Surface treatments can make components more durable. One method commonly used in the aerospace industry to increase component life is shot peening, which involves bombarding a component with shot material, typically steel, ceramic or glass bead spheres, of 0.010 inch diameter.

As the shot media contacts the component, it imparts small indentations resulting from yielding of the component material. The surface compressive stress increases component resistance to fatigue failures, lengthening component life by lowering the mean stress under cyclic conditions and eliminating the detrimental effects of abusive machining and other forms of processing. Shot peening typically is effective to a depth of 0.006 to 0.008 inch.

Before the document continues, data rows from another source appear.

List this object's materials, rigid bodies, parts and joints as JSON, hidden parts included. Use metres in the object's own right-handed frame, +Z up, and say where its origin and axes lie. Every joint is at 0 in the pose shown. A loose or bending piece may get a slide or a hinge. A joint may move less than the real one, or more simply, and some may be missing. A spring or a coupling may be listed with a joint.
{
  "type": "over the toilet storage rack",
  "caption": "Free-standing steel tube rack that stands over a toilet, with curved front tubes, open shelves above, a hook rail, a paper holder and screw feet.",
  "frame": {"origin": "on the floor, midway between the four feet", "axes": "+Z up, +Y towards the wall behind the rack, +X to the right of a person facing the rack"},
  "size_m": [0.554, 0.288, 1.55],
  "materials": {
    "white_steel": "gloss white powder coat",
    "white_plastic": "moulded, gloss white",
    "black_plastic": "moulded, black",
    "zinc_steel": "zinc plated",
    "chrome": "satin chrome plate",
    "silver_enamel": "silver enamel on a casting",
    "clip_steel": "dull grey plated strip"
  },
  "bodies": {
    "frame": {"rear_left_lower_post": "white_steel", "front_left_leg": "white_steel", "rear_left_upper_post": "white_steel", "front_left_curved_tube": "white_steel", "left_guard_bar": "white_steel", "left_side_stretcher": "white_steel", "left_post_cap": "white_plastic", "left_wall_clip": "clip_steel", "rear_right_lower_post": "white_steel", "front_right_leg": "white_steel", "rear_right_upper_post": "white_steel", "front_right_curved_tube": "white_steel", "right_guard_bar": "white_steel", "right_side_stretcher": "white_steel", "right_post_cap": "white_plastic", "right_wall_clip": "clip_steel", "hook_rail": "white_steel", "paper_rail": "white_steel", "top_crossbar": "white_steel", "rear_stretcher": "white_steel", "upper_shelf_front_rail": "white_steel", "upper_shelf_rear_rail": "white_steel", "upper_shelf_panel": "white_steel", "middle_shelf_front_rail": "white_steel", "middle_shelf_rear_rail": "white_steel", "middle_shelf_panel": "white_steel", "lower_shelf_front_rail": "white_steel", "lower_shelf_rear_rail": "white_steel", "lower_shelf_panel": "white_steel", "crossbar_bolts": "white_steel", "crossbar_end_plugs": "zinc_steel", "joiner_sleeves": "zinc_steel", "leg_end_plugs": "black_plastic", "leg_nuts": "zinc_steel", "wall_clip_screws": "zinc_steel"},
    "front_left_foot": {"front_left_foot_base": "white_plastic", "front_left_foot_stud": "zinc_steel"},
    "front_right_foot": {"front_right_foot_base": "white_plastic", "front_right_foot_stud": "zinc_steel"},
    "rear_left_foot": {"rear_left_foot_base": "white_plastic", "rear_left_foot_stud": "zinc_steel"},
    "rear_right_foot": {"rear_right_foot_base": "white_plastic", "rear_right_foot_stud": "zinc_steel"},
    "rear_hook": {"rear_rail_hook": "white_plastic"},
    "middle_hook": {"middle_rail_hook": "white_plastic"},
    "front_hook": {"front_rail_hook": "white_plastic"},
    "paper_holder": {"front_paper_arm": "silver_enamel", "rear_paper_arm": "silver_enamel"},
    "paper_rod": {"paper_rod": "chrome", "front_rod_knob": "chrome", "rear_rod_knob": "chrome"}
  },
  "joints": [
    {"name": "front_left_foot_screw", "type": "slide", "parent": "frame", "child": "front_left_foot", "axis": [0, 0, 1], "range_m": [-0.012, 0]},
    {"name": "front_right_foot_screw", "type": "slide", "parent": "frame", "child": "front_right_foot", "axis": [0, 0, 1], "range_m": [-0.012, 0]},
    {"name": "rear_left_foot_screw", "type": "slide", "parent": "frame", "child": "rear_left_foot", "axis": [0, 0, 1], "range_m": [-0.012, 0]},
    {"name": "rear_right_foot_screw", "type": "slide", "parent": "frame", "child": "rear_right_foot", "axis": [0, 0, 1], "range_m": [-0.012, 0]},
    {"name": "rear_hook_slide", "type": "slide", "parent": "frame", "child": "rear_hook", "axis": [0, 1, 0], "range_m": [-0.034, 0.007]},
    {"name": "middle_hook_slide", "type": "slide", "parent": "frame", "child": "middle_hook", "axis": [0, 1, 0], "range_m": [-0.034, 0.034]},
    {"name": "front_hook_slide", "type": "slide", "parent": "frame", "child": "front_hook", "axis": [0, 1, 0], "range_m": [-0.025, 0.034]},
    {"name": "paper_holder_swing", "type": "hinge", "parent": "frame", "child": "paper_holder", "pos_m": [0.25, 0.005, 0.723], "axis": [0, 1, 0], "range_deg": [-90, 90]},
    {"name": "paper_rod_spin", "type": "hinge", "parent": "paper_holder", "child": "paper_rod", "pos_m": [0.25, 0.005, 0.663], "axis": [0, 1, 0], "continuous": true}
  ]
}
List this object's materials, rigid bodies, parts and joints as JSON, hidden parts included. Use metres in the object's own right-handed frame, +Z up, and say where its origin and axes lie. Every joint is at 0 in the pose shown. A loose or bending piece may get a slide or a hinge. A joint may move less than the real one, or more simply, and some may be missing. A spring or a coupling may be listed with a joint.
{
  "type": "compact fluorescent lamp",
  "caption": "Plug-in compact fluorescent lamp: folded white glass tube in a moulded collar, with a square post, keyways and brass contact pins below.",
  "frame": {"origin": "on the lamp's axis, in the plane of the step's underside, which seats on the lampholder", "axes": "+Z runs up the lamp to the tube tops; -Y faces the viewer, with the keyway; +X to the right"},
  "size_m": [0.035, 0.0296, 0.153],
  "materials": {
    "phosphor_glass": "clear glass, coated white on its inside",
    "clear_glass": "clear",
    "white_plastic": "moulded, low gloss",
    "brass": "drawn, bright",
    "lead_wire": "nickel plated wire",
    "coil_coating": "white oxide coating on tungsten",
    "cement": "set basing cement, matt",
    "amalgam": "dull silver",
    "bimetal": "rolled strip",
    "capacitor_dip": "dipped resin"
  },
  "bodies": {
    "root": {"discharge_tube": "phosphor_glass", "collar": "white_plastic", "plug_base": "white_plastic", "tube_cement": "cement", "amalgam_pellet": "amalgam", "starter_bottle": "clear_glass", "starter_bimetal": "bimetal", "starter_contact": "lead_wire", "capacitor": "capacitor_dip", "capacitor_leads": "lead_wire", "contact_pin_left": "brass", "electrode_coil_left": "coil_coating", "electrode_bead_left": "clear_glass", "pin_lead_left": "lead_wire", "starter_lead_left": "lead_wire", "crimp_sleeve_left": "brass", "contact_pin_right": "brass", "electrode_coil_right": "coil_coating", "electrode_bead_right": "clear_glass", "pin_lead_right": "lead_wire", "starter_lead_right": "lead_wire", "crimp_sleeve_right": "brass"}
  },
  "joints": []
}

Through our shot peening vendor, Test Devices offers this service to customers who need to decrease the potential initiation of cracks due to abusive machining or material flaws.

Bench Testing

Figure 1 - Holographic image
Figure 1 – Holographic image

Holography

This process defines hardware mode shapes and frequencies under excitation. This is typically done on turbomachinery airfoils to map mode shapes to allow for frequency correlation with the computer model.

Figure 2 - SPATE image
Figure 2 – SPATE image

SPATE

Stress Pattern Analysis by Thermal Emission

This technique provides a full field stress analysis by recording minute changes in the temperature of structures under excitation. Areas under highest stress show warm to hot colors while the low stress areas display cool colors. This is particularly important for placement of strain gauges for fatigue testing (bench test or spin test).

Figure 3 - Instrumented blades
Figure 3 – Instrumented blades

Fatigue Testing

After strain gauges are applied per locations determined during the SPATE process, the airfoil is mounted to an electro dynamic or piezo-electric shaker system to determine fatigue life. The blades are step loaded until failure, which is characterized with fluorescent penetrant inspection (FPI).